Neither the trial court nor the appellate court addressed these arguments. Instead, the court pointed out that is the role of the legislature—not courts—to determine issues of public policy. The court, however, did note FERPA's requirement that names of victims or witnesses only be disclosed with written permission from those individuals.
This raises the question: Could the legislature amend the NCPRA to specifically prevent disclosure of public colleges' student disciplinary records? The simple answer is "yes." If the legislature included an exception for economic development incentives in the NCPRA, certainly the North Carolina General Assembly could propose a new exception to help address UNC-CH's concerns regarding Title IX. As the court suggested, this is a matter of public policy and public concern that should be addressed by legislators.
Because the appellate court's decision in Folt was unanimous, and no constitutional question was involved, UNC-CH does not have an automatic right for the North Carolina Supreme Court to hear the case.

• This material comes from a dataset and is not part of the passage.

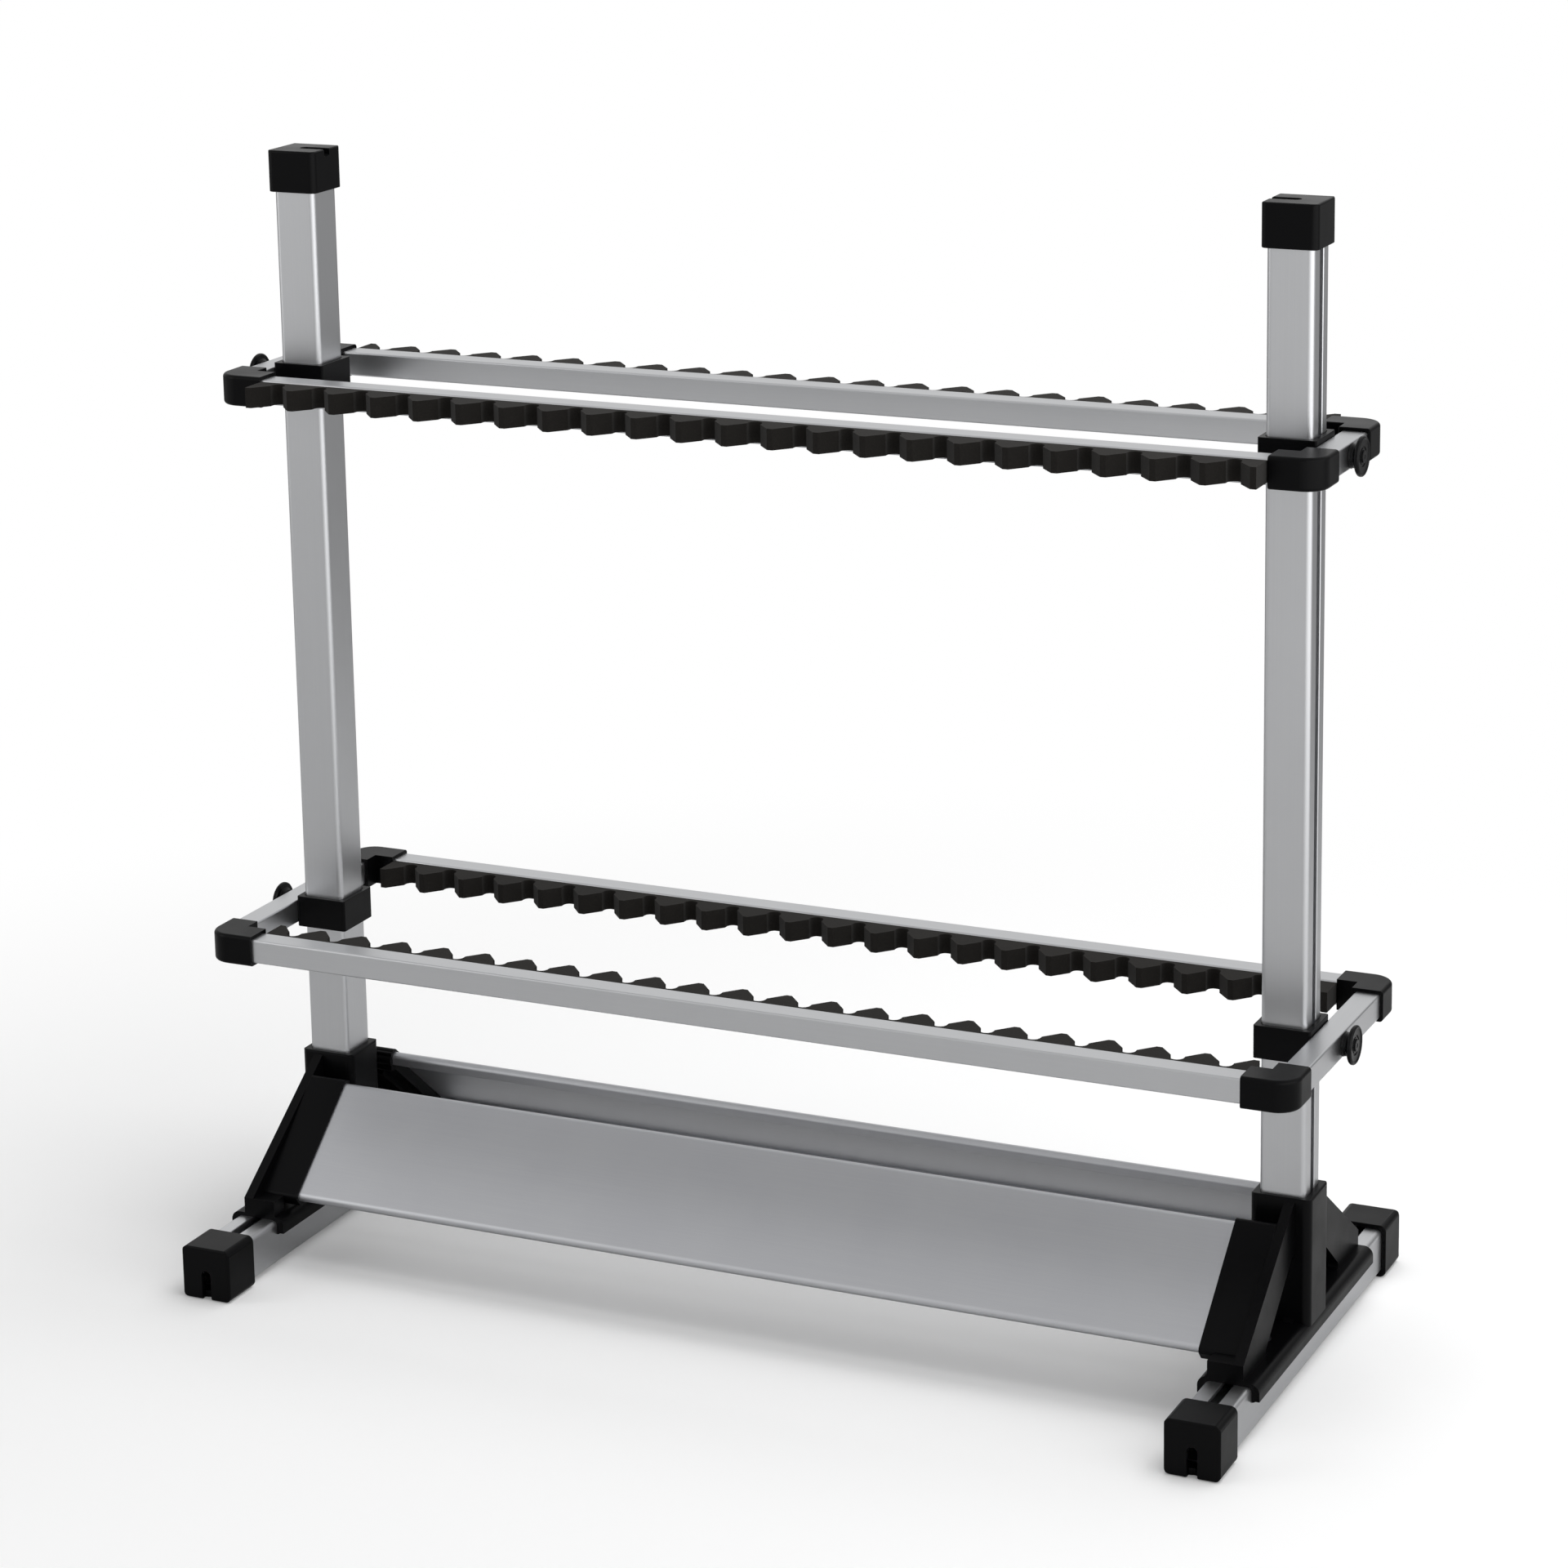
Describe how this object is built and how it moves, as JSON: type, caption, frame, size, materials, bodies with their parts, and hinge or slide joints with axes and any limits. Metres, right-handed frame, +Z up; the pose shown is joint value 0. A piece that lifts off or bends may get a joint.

However, on May 16th, UNC-CH asked the Supreme Court to consider the case in its discretion, and on October 24th, the Supreme Court allowed the case to move forward. So, we must wait for the Supreme Court to decide the case in 2019.
In the meanwhile, public colleges and universities must understand the Folt decision because, if and until the North Carolina Supreme Court or General Assembly addresses the decision, Folt is the law.
The Folt case has a simple practical effect: If a public college or university receives a request under the NCPRA to disclose student disciplinary records related to sexual offenses, the school must disclose:
- The name of the student;
- The violation committed; and,
- Any sanction imposed by the school.
Folt also serves as a reminder of the complexity of FERPA and disclosure laws. Typically, issues related to educational institutions' disclosure arise from violations of FERPA disclosure prohibitions. As such, any request for student records must be highly scrutinized before disclosure. But in Folt, the tables were turned: FERPA's purported deference to state law, in fact, led to the requirement of student information disclosure.